1000 items saved to database.h5

Now we have our database with spectrograms representing audio segments with and without the North Atlantic Right Whale upcall. The data is divided into 'train' and 'validation'.

In [25]:

db = dbi.open_file("database.h5", 'r')

In [26]:

db

Out[26]:

File(filename=database.h5, title='', mode='r', root_uep='/', filters=Filters(complevel=0, shuffle=False, bitshuffle=False, fletcher32=False, least_significant_digit=None))
/ (RootGroup) ''
/train (Group) ''
/train/data (Table(2000,)fletcher32, shuffle, zlib(1)) ''
  description := {
  "data": Float32Col(shape=(94, 129), dflt=0.0, pos=0),
  "filename": StringCol(itemsize=100, shape=(), dflt=b'', pos=1),
  "id": UInt32Col(shape=(), dflt=0, pos=2),
  "label": UInt8Col(shape=(), dflt=0, pos=3),
  "offset": Float64Col(shape=(), dflt=0.0, pos=4)}
  byteorder := 'little'
  chunkshape := (5,)
/validation (Group) ''
/validation/data (Table(1000,)fletcher32, shuffle, zlib(1)) ''
  description := {
  "data": Float32Col(shape=(94, 129), dflt=0.0, pos=0),
  "filename": StringCol(itemsize=100, shape=(), dflt=b'', pos=1),
  "id": UInt32Col(shape=(), dflt=0, pos=2),
  "label": UInt8Col(shape=(), dflt=0, pos=3),
  "offset": Float64Col(shape=(), dflt=0.0, pos=4)}
  byteorder := 'little'
  chunkshape := (5,)

Here we can see the data divided into 'train' and 'validation' These are called 'groups' in HDF5 terms.

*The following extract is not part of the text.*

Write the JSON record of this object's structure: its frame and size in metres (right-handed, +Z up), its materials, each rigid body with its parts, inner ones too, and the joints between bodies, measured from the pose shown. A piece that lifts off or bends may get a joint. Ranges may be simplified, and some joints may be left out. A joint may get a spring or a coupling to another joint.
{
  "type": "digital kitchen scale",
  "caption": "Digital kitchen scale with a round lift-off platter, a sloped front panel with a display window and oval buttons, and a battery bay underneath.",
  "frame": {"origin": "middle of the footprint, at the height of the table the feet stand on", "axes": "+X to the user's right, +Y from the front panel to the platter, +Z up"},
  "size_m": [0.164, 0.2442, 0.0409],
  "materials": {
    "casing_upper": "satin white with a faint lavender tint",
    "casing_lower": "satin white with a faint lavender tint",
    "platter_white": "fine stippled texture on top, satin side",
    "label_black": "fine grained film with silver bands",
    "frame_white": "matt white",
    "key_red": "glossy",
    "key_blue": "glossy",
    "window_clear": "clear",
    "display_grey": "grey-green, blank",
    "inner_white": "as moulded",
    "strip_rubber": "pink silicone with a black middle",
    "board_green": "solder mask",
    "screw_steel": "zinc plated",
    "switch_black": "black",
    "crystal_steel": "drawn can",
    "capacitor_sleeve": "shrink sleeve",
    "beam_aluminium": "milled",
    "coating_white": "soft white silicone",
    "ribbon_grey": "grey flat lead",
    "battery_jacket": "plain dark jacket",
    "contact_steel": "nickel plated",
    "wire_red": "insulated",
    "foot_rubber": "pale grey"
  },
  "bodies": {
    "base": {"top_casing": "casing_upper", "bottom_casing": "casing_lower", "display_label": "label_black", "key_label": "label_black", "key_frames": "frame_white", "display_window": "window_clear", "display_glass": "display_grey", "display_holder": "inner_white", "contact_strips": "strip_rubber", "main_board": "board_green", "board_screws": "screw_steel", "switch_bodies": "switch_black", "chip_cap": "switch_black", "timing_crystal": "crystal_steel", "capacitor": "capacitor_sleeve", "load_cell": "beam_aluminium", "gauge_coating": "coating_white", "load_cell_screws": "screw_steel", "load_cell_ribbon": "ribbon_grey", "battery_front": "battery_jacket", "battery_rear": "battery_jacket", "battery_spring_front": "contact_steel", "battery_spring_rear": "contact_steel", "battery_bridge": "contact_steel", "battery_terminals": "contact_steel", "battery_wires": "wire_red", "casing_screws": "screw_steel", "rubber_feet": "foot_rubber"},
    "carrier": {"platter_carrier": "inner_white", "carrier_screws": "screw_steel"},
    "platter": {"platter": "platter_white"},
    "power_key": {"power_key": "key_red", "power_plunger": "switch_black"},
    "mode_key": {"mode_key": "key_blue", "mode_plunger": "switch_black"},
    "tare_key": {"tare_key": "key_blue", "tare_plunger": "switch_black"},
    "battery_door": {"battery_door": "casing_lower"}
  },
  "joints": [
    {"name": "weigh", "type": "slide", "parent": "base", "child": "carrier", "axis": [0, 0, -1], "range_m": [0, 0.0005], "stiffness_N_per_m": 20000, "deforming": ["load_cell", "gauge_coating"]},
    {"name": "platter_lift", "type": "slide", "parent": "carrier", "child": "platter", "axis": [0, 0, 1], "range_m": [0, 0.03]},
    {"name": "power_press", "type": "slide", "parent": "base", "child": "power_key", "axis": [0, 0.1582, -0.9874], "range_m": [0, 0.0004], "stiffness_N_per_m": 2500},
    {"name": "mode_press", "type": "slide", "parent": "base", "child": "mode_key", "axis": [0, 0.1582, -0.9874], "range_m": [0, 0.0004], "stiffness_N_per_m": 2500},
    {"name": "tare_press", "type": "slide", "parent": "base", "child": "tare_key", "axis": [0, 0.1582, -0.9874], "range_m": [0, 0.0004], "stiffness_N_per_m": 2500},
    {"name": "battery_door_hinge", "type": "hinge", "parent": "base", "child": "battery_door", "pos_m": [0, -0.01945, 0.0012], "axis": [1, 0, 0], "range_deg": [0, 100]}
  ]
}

Within each of them there's a dataset called 'data', which contains the spectrograms and respective labels.

In [27]:

db.close() #close the database connection

You will likely not need to directly interact with the database. In a following tutorial, we will use Ketos to build a deep neural network and train it to recognize upcalls. Ketos handles the database interactions, so we won't really have to go into the details of it, but if you would like to learn more about how to get data from this database, take a look at the database_interface module in ketos and the pyTables documentation.